Finding a resolution to the strike, which began after workers rejected a prior compensation package earlier this month, has become critical for Boeing. Analysts have flagged that a prolonged work stoppage could place a further crimp on the firm’s finances during a time when it is already facing production delays and heightened scrutiny over its safety record.
4. Chinese stocks surge on stimulus
China’s Shanghai Shenzhen CSI 300 and Shanghai Composite indices rose more than 4% on Tuesday, while Hong Kong’s Hang Seng index also rallied, following fresh stimulus measures from Beijing.
Chinese officials unveiled a slew of planned measures to further spur economic growth, with the People’s Bank of China (PBOC) set to cut reserve requirements for banks by 50 basis points to unlock more liquidity.
For the ailing property market, the government said it would reduce mortgage rates for existing loans. Bloomberg reported that the government was planning at least 500 billion yuan ($70.8 billion) of liquidity support for local stocks.

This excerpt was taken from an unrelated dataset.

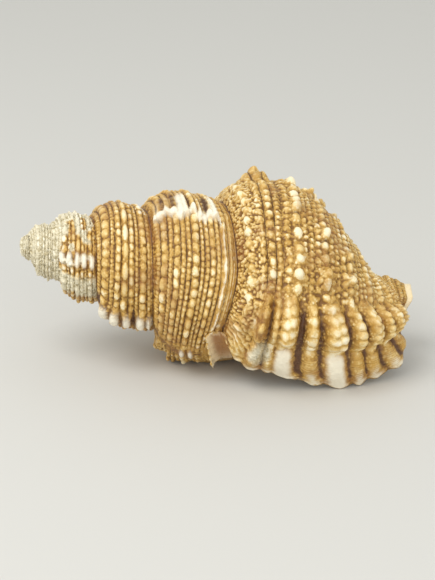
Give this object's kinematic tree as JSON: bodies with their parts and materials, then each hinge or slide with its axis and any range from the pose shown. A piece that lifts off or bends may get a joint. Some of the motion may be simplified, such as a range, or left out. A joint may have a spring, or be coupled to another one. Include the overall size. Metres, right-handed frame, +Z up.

The moves come after the PBOC cut a short-term repo rate on Monday in a bid to further boost liquidity. Officials in China are pushing to shore up growth as the world’s second-largest economy struggles with persistent disinflation and an extended property market downturn.
5. Crude rises
Crude prices advanced on Tuesday, boosted by the monetary stimulus from top importer China as well as escalating tensions in the Middle East.
By 03:23 ET, the Brent contract climbed 1.2% to $74.08 per barrel, while U.S. crude futures (WTI) traded 1.4% higher at $71.34 a barrel.
China’s broad stimulus measures boosted hopes of expanding demand for crude from the world’s largest importer.
Elsewhere, Israel’s military said it launched airstrikes against Hezbollah sites in Lebanon on Monday, raising concerns of a disruption to supplies from this oil-rich region, tightening global markets.